> Problem description
In the entries below, count every line with the word "that". Return only the count.

> Records supplied
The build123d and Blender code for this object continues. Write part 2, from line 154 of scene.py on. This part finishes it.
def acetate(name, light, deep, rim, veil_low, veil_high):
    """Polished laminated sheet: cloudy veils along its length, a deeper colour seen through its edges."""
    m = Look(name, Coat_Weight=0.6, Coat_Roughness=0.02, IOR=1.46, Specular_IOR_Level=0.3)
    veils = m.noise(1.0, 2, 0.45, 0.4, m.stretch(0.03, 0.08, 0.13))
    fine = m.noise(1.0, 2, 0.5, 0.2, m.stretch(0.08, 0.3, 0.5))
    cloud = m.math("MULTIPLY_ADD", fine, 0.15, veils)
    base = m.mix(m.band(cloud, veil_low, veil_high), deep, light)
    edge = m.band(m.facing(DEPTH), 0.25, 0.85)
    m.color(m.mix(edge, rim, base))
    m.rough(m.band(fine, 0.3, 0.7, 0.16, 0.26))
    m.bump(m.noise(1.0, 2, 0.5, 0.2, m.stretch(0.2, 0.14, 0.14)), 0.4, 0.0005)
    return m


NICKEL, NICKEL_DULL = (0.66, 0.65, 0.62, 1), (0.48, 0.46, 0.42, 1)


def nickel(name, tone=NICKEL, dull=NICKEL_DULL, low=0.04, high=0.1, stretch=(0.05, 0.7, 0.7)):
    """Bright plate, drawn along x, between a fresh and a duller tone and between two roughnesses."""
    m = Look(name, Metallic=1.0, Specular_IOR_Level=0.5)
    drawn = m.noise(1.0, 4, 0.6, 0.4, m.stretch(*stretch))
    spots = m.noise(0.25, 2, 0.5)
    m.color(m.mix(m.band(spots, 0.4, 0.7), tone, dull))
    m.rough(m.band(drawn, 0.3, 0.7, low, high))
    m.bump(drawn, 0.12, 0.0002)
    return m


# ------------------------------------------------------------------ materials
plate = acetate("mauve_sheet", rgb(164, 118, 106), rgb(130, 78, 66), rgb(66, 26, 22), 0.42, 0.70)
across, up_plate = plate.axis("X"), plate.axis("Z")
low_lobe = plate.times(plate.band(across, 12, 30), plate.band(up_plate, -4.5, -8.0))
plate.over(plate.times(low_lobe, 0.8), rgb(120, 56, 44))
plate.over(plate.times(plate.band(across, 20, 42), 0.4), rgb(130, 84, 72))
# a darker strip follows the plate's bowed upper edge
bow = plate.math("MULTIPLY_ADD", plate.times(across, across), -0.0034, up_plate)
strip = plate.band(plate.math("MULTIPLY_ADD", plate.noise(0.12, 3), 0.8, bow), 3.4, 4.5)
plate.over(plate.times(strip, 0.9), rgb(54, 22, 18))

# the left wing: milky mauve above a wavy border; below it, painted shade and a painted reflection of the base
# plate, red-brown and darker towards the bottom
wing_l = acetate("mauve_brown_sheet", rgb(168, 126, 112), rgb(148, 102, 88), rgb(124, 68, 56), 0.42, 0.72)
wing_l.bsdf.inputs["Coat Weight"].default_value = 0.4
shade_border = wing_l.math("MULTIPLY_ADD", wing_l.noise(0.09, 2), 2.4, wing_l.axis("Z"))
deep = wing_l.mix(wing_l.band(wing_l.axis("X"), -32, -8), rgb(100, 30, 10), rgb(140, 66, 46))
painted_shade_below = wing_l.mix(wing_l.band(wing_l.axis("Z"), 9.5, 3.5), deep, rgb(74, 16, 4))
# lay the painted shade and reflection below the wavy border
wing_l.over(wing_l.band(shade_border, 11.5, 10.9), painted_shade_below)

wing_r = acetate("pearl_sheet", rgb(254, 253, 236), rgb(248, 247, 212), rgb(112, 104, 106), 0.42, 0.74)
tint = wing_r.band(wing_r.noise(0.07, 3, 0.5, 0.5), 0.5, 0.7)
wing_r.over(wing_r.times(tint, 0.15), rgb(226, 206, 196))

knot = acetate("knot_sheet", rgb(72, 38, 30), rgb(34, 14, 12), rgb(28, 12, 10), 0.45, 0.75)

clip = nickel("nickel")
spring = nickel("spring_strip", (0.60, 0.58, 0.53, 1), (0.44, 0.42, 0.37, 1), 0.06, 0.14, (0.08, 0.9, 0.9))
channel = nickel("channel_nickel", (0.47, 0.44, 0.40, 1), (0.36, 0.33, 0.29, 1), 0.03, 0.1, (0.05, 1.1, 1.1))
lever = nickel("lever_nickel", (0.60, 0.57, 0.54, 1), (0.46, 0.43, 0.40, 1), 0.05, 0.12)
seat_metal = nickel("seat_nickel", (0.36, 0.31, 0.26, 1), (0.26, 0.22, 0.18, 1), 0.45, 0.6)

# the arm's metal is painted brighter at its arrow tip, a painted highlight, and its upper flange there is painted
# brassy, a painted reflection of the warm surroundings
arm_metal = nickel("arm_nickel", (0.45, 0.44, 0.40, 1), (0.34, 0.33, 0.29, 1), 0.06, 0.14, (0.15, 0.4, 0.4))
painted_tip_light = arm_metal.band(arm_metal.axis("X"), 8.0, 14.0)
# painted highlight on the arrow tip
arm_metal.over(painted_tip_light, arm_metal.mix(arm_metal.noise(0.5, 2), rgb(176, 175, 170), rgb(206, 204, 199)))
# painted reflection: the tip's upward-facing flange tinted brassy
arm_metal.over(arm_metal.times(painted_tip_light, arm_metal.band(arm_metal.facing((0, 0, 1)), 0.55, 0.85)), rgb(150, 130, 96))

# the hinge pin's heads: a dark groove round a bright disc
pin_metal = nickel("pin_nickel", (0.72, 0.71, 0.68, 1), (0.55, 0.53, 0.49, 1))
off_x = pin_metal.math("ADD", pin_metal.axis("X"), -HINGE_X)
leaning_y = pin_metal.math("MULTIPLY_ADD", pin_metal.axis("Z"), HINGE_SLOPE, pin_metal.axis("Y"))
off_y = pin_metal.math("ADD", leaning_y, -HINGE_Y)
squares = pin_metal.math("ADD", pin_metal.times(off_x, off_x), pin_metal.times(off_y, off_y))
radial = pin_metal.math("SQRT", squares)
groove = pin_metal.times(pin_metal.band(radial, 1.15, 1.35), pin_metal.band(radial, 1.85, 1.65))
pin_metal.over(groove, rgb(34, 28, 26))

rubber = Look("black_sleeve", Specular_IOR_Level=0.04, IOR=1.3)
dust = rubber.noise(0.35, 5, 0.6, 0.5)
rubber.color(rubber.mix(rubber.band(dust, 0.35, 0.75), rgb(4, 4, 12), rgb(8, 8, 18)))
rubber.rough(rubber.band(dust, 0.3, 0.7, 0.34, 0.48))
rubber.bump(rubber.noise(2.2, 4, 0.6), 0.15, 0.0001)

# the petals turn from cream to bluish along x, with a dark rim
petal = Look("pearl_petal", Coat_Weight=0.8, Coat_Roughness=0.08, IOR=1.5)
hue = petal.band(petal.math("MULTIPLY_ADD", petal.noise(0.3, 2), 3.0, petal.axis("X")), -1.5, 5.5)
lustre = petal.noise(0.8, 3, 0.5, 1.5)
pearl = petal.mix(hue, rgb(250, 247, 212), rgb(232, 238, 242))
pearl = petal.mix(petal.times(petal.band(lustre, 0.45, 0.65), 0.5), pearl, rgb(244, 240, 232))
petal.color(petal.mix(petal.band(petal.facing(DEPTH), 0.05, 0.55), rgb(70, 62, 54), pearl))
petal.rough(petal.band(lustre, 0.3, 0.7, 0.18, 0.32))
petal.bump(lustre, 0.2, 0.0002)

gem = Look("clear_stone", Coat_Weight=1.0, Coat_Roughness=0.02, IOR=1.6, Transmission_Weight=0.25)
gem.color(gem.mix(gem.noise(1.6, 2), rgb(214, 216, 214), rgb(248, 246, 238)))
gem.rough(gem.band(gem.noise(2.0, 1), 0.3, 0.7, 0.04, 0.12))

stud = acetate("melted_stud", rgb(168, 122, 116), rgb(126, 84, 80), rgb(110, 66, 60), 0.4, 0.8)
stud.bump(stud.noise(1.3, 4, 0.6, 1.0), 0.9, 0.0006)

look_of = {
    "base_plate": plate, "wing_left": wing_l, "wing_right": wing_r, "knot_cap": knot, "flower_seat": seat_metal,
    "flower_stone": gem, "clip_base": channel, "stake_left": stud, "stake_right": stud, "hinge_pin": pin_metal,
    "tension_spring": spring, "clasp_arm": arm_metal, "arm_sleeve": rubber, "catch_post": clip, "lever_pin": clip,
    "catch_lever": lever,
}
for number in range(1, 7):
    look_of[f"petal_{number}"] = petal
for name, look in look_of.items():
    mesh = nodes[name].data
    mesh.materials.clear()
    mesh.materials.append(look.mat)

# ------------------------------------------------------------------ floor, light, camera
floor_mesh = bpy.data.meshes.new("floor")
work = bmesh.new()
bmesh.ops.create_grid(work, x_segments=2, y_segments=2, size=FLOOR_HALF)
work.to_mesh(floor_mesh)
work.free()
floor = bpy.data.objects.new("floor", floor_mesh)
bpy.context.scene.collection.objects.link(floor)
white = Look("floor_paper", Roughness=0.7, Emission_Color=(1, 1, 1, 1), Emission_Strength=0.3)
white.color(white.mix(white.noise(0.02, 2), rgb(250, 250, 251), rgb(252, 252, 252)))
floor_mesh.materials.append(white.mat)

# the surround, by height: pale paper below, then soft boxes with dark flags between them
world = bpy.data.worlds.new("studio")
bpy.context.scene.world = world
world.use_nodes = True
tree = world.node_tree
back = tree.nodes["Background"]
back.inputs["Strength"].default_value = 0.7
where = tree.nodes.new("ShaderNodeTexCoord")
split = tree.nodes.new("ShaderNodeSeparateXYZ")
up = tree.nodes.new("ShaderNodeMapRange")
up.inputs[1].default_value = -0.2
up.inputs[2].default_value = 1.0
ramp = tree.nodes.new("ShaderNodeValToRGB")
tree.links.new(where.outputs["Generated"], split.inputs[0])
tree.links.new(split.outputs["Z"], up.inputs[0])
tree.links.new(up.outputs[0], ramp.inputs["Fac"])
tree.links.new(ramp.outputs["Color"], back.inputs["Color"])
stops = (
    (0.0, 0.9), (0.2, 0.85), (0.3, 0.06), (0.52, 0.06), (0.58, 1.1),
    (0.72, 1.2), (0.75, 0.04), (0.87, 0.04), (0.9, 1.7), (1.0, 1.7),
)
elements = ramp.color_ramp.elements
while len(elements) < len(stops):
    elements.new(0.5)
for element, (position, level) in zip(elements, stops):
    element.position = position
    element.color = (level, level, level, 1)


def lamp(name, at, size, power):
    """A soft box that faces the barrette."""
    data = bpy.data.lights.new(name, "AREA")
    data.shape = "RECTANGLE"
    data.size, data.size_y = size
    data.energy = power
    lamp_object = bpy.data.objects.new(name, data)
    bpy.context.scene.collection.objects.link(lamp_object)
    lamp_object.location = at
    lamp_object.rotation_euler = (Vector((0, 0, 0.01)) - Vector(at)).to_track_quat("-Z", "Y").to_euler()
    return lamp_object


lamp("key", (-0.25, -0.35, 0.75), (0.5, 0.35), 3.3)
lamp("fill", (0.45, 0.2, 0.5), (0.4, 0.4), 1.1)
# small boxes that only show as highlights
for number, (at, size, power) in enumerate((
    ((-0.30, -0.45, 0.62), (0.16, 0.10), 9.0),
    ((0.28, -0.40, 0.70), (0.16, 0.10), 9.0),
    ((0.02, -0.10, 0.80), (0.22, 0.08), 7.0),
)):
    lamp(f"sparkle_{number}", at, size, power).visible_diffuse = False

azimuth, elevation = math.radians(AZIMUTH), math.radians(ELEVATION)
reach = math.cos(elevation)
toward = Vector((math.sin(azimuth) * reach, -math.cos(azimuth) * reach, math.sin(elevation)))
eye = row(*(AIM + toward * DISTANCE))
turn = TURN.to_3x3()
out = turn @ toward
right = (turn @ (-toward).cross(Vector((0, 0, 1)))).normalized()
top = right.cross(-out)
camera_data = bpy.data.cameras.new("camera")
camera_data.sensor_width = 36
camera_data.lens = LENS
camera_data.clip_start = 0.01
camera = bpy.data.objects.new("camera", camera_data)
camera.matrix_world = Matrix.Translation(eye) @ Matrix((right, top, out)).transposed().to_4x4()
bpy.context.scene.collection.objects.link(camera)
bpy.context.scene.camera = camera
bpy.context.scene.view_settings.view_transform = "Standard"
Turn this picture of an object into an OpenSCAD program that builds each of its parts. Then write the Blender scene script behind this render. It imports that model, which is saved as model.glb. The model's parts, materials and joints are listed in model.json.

> Complete response
3